O feminino vai reaparecer na figura de Silvia, que o abriga em seu restaurante, e por acaso vem a descobrir seu talento pianístico. Mesmo a figura da terapeuta ocupacional que se espanta que tão famoso pianista freqüente sua sala de terapia ocupacional no hospital, já prefigura o encontro com Silvia e, mais tarde, com sua futura esposa, a astróloga amiga de Silvia.
O filme coloca em oposição nítida, dois polos arquetípicos da vida humana: criatividade x patologia.
Há um certo nível de identificação David/Rachmaninoff. Após o fracasso de sua Sinfonia no 1, seguido de uma frustração amorosa, Rachmaninoff mergulhou na esterilidade da não-criação, em perigosa estagnação. É atribuído a um psiquiatra russo, Mikhail Dahl, ter ajudado Rachmaninoff a reencontrar sua criatividade; após depressões e perigosos câmbios de humor, toda a claridade criativa do compositor reapareceu em seu genial concerto para piano e orquestra, no 2. O de no 3, entretanto, que Rachmaninoff estreou em triunfal viagem aos Estados Unidos, é o de maior dificuldade de execução, principalmente em seu movimento final.

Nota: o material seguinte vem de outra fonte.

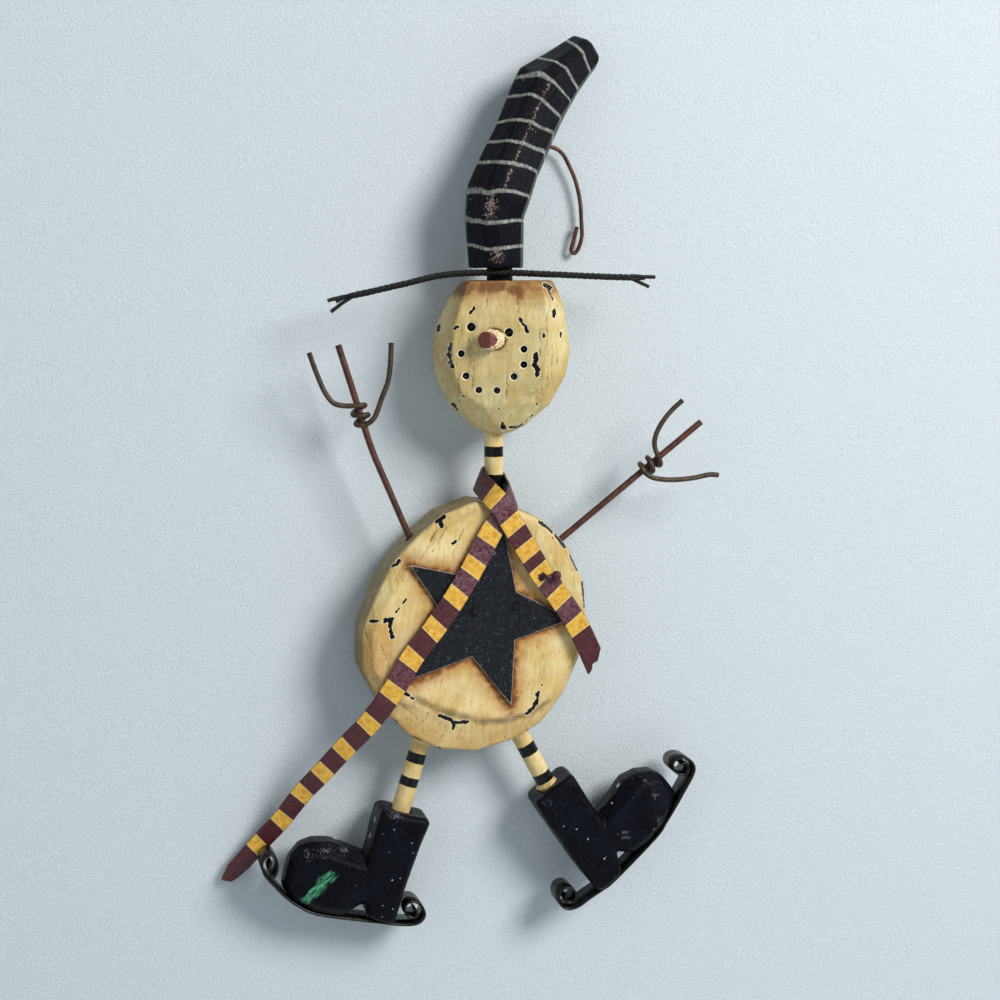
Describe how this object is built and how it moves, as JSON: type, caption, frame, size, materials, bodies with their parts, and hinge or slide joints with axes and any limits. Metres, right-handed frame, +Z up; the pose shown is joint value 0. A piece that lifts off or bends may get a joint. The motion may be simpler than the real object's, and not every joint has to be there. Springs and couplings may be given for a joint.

Sergei Rachmaninoff foi um dos maiores compositores de nosso século, e, sem dúvida, um dos maiores pianistas de todos os tempos. A estória verídica de David Helfgott nos ensina muito da criatividade musical de Rachmaninoff, mas principalmente de relações humanas; como a compreensão e o afeto podem restaurar fragmentos de personalidade destroçados pela incompreensão.